Citigroup Inc. agreed to sell its consumer-banking franchises in Indonesia, Malaysia, Thailand and Vietnam to United Overseas Bank, advancing its strategy to exit most of its retail operations in Asia and free up resources to deploy in wealth management.
The New York-based bank on 13 January said the deal includes retail banking and credit-card businesses. Singapore-headquartered UOB will pay Citigroup for the net assets of the businesses to be acquired, plus a premium of $690m, Citigroup said.
UOB said the net assets were valued at about 4 billion Singapore dollars, the equivalent of $3bn, as of June 2021, and it will acquire about 2.4 million customers. The final sale price could vary because of changes to the businesses’ net assets.
Through this transaction, Citigroup said it would sharpen its focus on areas including its institutional network in the Asia-Pacific region. Citigroup in December agreed to sell its consumer banking business in the Philippines to a local lender, and earlier reached a similar deal in Australia. It has opted to wind down its operations in South Korea.
“The sale of these four consumer markets, along with our previously announced transactions, demonstrate our sense of urgency to execute our strategic refresh,” Citigroup finance chief Mark Mason said.
Peter Babej, the bank’s Asia-Pacific chief executive, said in an internal memo to staff that UOB was picked due to its strong culture and regional ambitions. He said the deal followed “an extensive auction process,” according to the memo, which was seen by The Wall Street Journal.
Citigroup said it expects the deal to release roughly $1.2bn of allocated tangible common equity, and boost tangible common equity by more than $200m.
The third-largest US bank by assets, Citigroup has long been the only American company with a sizable retail-banking network across the Asia-Pacific region, in addition to a full-fledged institutional business that ranges from investment banking and corporate lending to cash management and trade finance.
The bank said in April last year that it would exit retail operations in 13 markets, 10 of them in the Asia-Pacific region, to focus resources on its wealth-management and institutional clients business. It expects these divestitures to release about $7bn of allocated tangible common equity over time, Citigroup said on 13 January.
In addition, Citigroup is in talks to sell its consumer franchises in six remaining markets: Taiwan, India, mainland China, Poland, Russia and Bahrain.
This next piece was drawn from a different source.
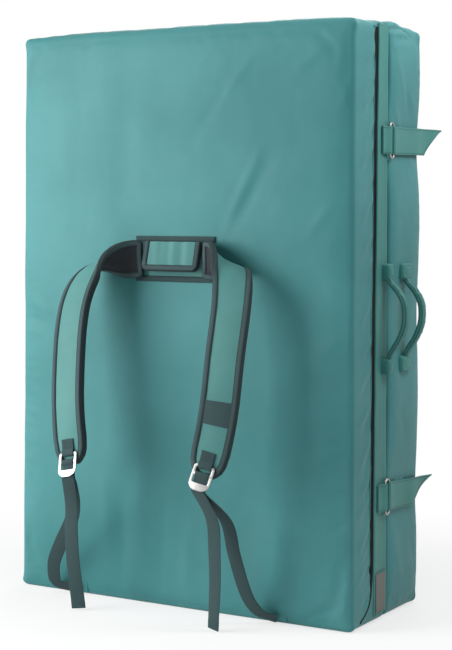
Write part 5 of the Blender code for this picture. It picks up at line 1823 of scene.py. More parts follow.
def make_yoke():
    """The sewn panel that carries the harness, with webbing along its top and bottom."""
    half = YOKE_WIDTH / 2
    low = YOKE_HEIGHT - YOKE_TALL / 2
    high = YOKE_HEIGHT + YOKE_TALL / 2
    back = FRONT_TOP_Y + PANEL_EDGE
    thickness = PANEL_EDGE + SEAT_GAP + FABRIC
    panel = face_sheet(
        "harness_panel", (-half, half), (low, high), back, thickness, strap_fabric, wave=PANEL_RIPPLE
    )
    seat(panel, "front_half", "coated_fabric", "yoke_panel")
    wide = half + YOKE_WEBBING_OVERHANG
    back = PANEL_FRONT_Y - SEAT_GAP
    front = back - WEBBING
    for label, z_ends in (("top", (high - YOKE_WEBBING, high)), ("bottom", (low, low + YOKE_WEBBING))):
        name = "harness_" + label + "_webbing"
        piece = face_sheet(name, (-wide, wide), z_ends, back, WEBBING, slate_webbing, step=0.003, marks=True)
        seat(piece, "front_half", "webbing", "yoke_" + label + "_webbing")
        for z in (z_ends[0] + PANEL_STITCH_INSET, z_ends[1] - PANEL_STITCH_INSET):
            row = [(-wide + PANEL_STITCH_INSET, front, z), (wide - PANEL_STITCH_INSET, front, z)]
            sew("front_half", dark_thread, row, [(0, -1, 0)])


def flap_half_thickness():
    return FLAP_PADDING / 2 + SEAT_GAP + BINDING_THICKNESS


def flap_frame():
    top_z = YOKE_HEIGHT + YOKE_TALL / 2 - YOKE_WEBBING - SEAT_GAP
    top = np.array([0.0, PANEL_FRONT_Y - SEAT_GAP - flap_half_thickness(), top_z])
    foot = top + np.array([0.0, -FLAP_LEAN, -FLAP_TALL])
    down = unit(foot - top)
    out = np.array([0.0, down[2], -down[1]])
    return top, down, out


# Vertical folds of the flap: (place across, width, rise)
flap_folds = (
    (-0.030, 0.007, 0.0012),
    (-0.006, 0.006, -0.0010),
    (0.004, 0.007, 0.0013),
    (0.021, 0.006, -0.0011),
    (0.033, 0.008, 0.0012),
)
FLAP_FOLD_START = 0.02
FLAP_FOLD_LEAN = 0.08
FLAP_STEP_ACROSS = 0.0028
FLAP_STEP_DOWN = 0.003
FLAP_EDGE_STEP = 0.0008
FLAP_RIM_REACH = 0.008
FLAP_RIM_SLACK = 0.0001
FLAP_RIM_SHARE = 0.86
FLAP_FULL_SHARE = 0.14
FLAP_CORNER_STEPS = 8
FLAP_STITCH_INSET = 0.0022
STITCH_LIFT = 0.0001


def make_flap_pad():
    """The padded flap sewn along its top edge, which stands in soft vertical folds."""
    top, down, out = flap_frame()
    half = FLAP_WIDTH / 2 - BINDING_THICKNESS - SEAT_GAP
    length = FLAP_TALL - BINDING_THICKNESS - SEAT_GAP
    us = spread(-half, half, FLAP_STEP_ACROSS, FLAP_EDGE_STEP)
    vs = spread(0.0, length, FLAP_STEP_DOWN, FLAP_EDGE_STEP)
    thick = FLAP_PADDING / 2
    corner = BINDING_WIDTH - SEAT_GAP

    def build(u, v, top_side):
        over = max(abs(u) - half + corner, 0.0)
        deep = max(v - length + corner, 0.0)
        if over > 0 and deep > 0:
            scale = max(over, deep) / math.hypot(over, deep)
            u = math.copysign(half - corner + over * scale, u)
            v = length - corner + deep * scale
        folds = 0.0
        for centre, width, rise in flap_folds:
            away = u - centre - (v - FLAP_FOLD_START) * FLAP_FOLD_LEAN
            folds += rise * math.exp(-((away / width) ** 2))
        middle = top + np.array([u, 0.0, 0.0]) + down * v
        inside = min(half - abs(u), length - v + FLAP_RIM_SLACK, FLAP_RIM_REACH) / FLAP_RIM_REACH
        level = thick * (FLAP_RIM_SHARE + FLAP_FULL_SHARE * inside) if top_side else -thick
        lift = folds * max(inside, 0.0) if top_side else 0.0
        return tuple(middle + out * (level + lift))

    points, faces = plate_grid((us, vs), build)
    pad = add_piece("haul_flap_pad", points, faces, strap_fabric)
    seat(pad, "yoke_flap", "coated_fabric", "yoke_flap_pad")


def flap_binding_section(near, far):
    """The flap binding's section: (distance in from the rim, height off the flap's middle)."""
    mid_width = BINDING_WIDTH / 2
    return (
        (BINDING_WIDTH, near),
        (BINDING_THICKNESS, near),
        (BINDING_THICKNESS, -near),
        (BINDING_WIDTH, -near),
        (BINDING_WIDTH, -far),
        (mid_width, -far - 0.0004),
        (0.0012, -far + 0.0001),
        (-0.0002, -near),
        (-0.0006, 0.0),
        (-0.0002, near),
        (0.0012, far - 0.0001),
        (mid_width, far + 0.0004),
        (BINDING_WIDTH - 0.0006, far),
    )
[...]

In all markets where Citigroup is selling retail franchises, it is retaining consumer-banking licenses, which are also needed for running its local institutional businesses, according to a person familiar with the matter. That means bidders need to have existing licenses to take on these operations, effectively ruling out new entrants to a market.
Earlier this week, Citigroup said it would exit consumer, small-business and middle-market banking in Mexico.
Citigroup said it expects the latest Southeast Asian divestitures to depend on obtaining regulatory approvals in each country. The bank expects about 5,000 staff to transfer to UOB, and the deal to close between mid-2022 and early 2024.